Earth Grounding System
Did you know 80% of all electric fence problems are caused by poor grounding systems?
Setting up a good grounding system is often overlooked but it's critical. It's how the power flows from the Energizer, to the fence, through the animal and back through the ground to the Energizer. Without good clean ground rods in sufficient size and number, the ground connection doesn't work, and the shock will not complete as a shock will only be received if the earth grounding system is capable of instantly replacing all the electrons that escape to the soil from the electric fence wire. If the earth ground system is incapable of instantly collecting a huge number of electrons from the soil, the full charge on the fence will not be released when the wire is touched. So, creating an effective earth grounding system is about building an effective electron collection system.
- A general rule is to install a minimum of 3 feet of ground rod per joule of energizer output capacity. So, a 15 joule fence energizer will require a minimum of 45 feet of ground rod. These should be installed at least 10 feet apart from each other. In poor earthing soils additional ground rods maybe required
- Each permanent ground rod should be at least 6 feet long. 3ft T style ground rods can be used for portable solar energizer systems less than 1 joule output.
- Only use galvanized steel ground rods. Copper ground rods will react with your galvanized steel wire, causing electrolysis, which will corrode the contact between the wire and the ground rods. Non galvanized steel rods like re-bar will rust. Rust is a very poor electrical conductor, this preventing your ground rods from being able to make a good connection with the soil.
- Ground rods should be spaced at least 10 feet apart from each other
- Ground rods need good contact with the soil to work effectively. If the moisture level in the soil is too low say during a dry year or in extremely sandy gravel soils, your ground rods will begin losing their ability to pull electrons up from the soil. Ensure that your ground rods are placed in a moist area, or water the area around your ground rods during dry weather. If you have very dry sandy soils, drill large holes in the soil that you can fill with packed clay, then embed your ground rods in the clay.
- use Heavy Duty Leadout cable (energizers under 18 joules) or High Conductive Cable (energizers over 18 joules) and ground clamps to connect ground rods to the electric fence energizer. KIWITAH ground stake system provides a greater contact surface area for superior earth ground conductivity.
- Grounding rods can interfere with phone service as well as electrical lines that may be located on the property. For this reason, it's important to place grounding rods as far away as possible from utilities. This is especially true in relation to phone lines, water systems, milking sheds, or other areas that might be sensitive to inducing electrical charge.
- Some systems may require a fence to contain grounded wires as our Canadian winter climate can affect the design of your electric fences. If the earth is frozen or snow-covered, it can be difficult to achieve electrical contact; snow contains a lot of air, and ice holds onto electrons more tightly than liquid water. Often an animal touching a hot wire will not complete the circuit. This has led to many fences being built with alternating hot (positive) and ground (negative) wires, called a ground return system. Hot wires are connected to the positive output of the energizer, while ground wires are connected to the ground rods.
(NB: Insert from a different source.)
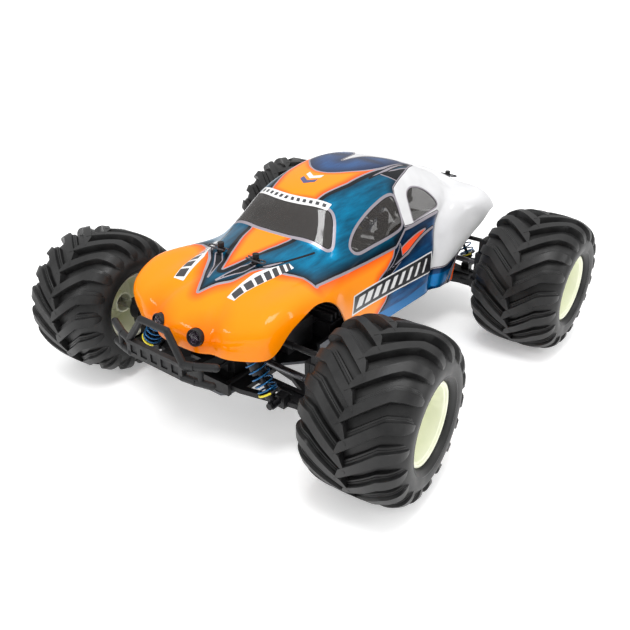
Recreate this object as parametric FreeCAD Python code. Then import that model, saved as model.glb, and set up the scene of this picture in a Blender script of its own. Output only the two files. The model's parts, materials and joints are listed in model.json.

If an animal touches both the hot and ground wire at the same time, they close the circuit and receive a shock. This design keeps electric fences working throughout the year. With a ground-return design, it is common for ground rods to be installed along the fence every 400 m (1320') to improve the grounding system. For a true full positive/negative fence both the positive and negative wires will be connected back the energizer which requires burring Insulated lead out cables for both under your gates.
- Testing your ground rod system
- Using a Digital Voltmeter touch the ground rods, this should read less than 400 V. If the reading is greater than 1000 V, additional ground rod(s) should be added to the system.
- Another sign that the fence is not grounded properly is stray voltage. Stray voltage is a difference in electric potential between two places that should not be different. With improperly grounded electric fences, it is most common to hear a ticking sound over a landline telephone, have problems maintaining an internet connection when the energizer is on, or interference with radio or television reception. Occasionally, poor grounding may send current through other metal items or water lines; if cattle are refusing to drink, check that their trough hasn't been accidentally electrified.
- Most problems are caused by not having enough ground rods, installing ground rods in bad locations, or having loose or corroded ground rod clamps.